Effia and Esi have never met. Their stories begin in the mid-18th century Ghana, when the British slave trade starts to flourish in the country. One of the two half-sisters marries a British officer and moves to Cape Coast Castle, a British slave fort where much of the colonial history of the country is to be written. The other is brought to the fort as a captive before she is dispatched to the U.S. to work on a planation.

This is how Yaa Gyasi, a Ghana-born American novelist, opens her sequence of stories of slavery, self-discovery, freedom, and family.  Her 2016 debut novel Homegoing follows the lineages of Esi and Effia across centuries, countries, and continents.

In parallel, we rediscover the history of slavery and meanings of freedom on both sides of the Atlantic.

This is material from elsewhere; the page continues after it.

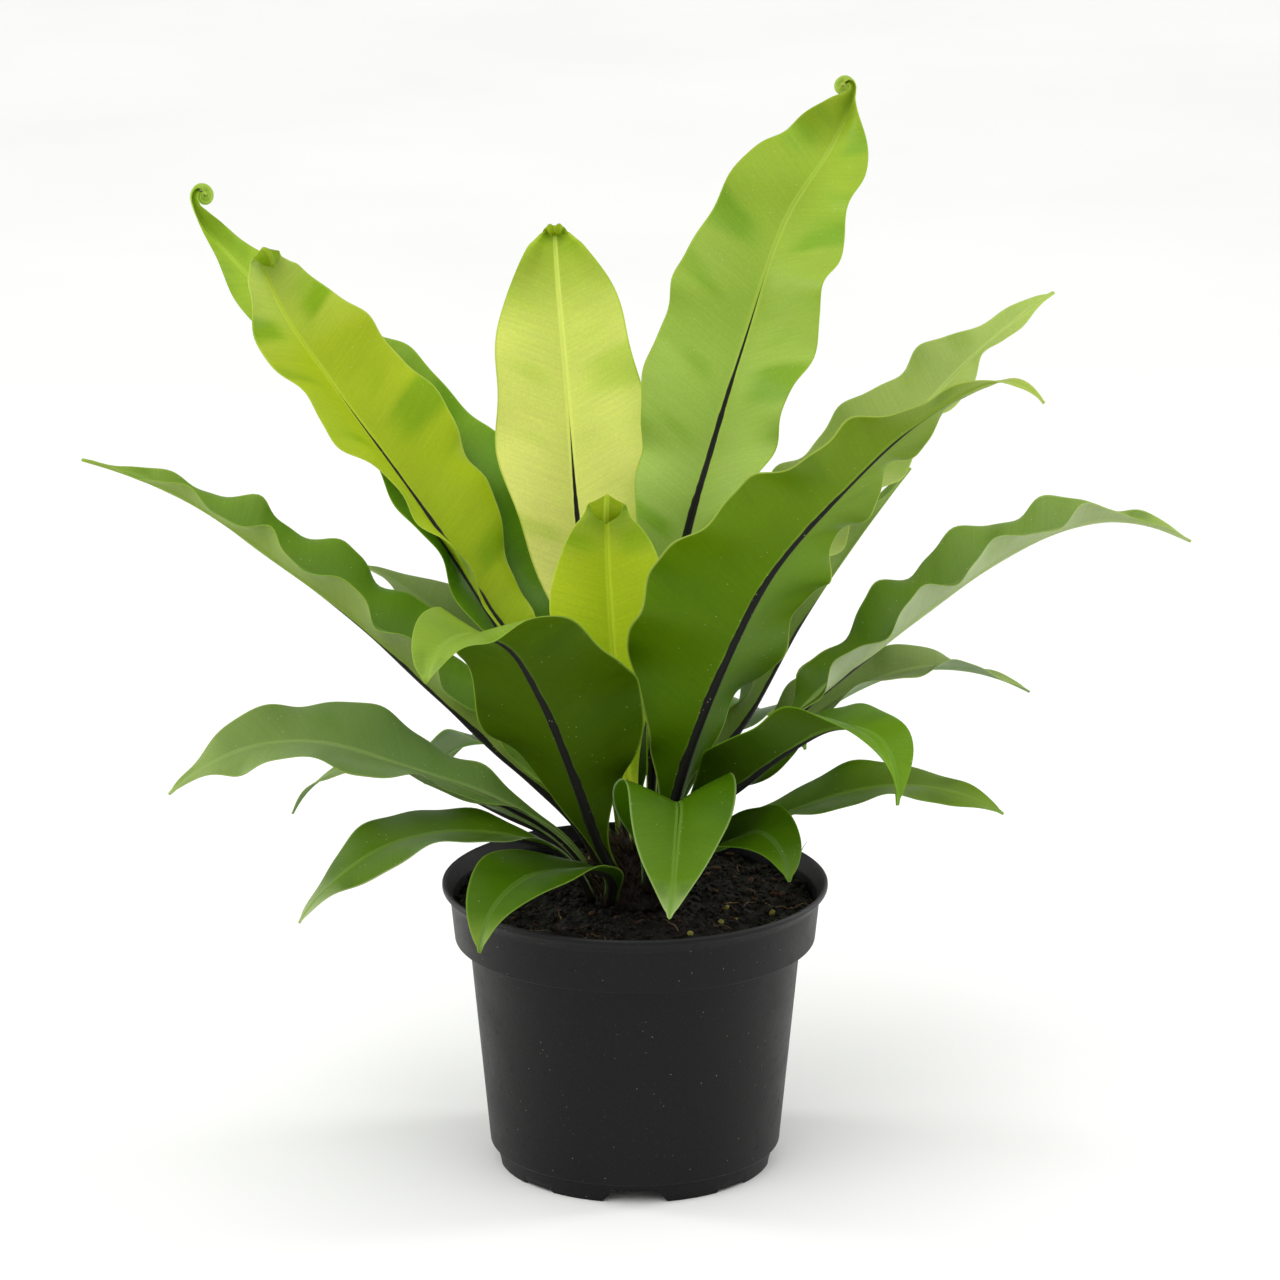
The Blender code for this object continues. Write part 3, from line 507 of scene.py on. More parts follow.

We learn about the struggles between Fante and Asante in the central coastal region of Ghana, as well as their joint fight against British and Dutch colonizers. On the other side of the world, the stories set in the U.S. uncover a long journey to freedom and social justice that Esi’s descendants are bound to undergo. Each chapter is a story of a new generation, giving us a realistic perspective on unique human experiences in the constantly changing society.

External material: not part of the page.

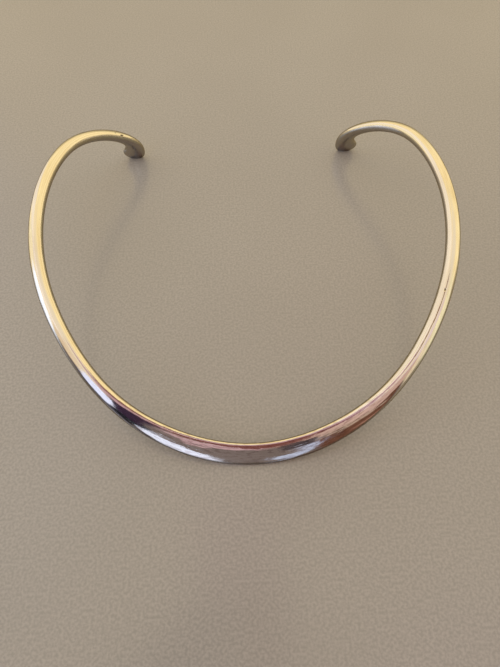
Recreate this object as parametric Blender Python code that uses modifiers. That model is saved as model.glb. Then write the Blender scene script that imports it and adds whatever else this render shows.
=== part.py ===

Through masterfully depicted historic settings, Gyasi’s stories also give us an insight into the evolution of human cultures and the ways in which rigid social norms often stand in contrast with an individual’s wants and needs.

Despite being born free, Effia’s descendants often face prejudice, poverty, and mistreatment in their own homes and villages. Some of them are figuratively imprisoned just as their cousins across the Atlantic are literally enslaved, jailed or otherwise confined in their surroundings. Esi’s descendants are being tortured, shot, and killed in new ways with every generation. Their stories are of continuous search for freedom and rediscovery of values they feel are innately human.

Regardless of the different surroundings and circumstances, both Effia’s and Esi’s descendants are constantly struggling to adapt to or break free from imposed social norms, family expectations, and the changing worlds. These extraordinary characters remind us of the reality of human struggle and historical injustice, while also showing us how this doesn’t have to result in tragedy.

Instead, most stories are about the journey to freedom which starts with determination. A character named H has saved a total of $5 in ten years of working at a plantation. As soon as he is released after the Civil War, he is thrown into jail for alleged staring at a white woman. Unable to pay a $10 fine, he is rented to work in a mine for additional 10 years shoveling 10 tons of coal a day.

The son of a Fante Big Man and an Asante Princess, James Collins decides to run away from the wife who was chosen for him in his childhood. He starts a new life with a poor girl he only meets once and moves with her far away from his family only to bring wretchedness to the village he settles in.  

Through the total of 14 chapters, Gyasi paints a kaleidoscope of human destinies, evoking a prism of emotions that help us understand the history of Ghana and Ghana-born Americans. Through their struggles and achievements, we rediscover the meaning of freedom, humanity, and happiness. The world that was once our own is reconstructed before our eyes to offer us a new view of the concepts that we often take for granted today and this is what makes Gyasi’s book so strikingly memorable.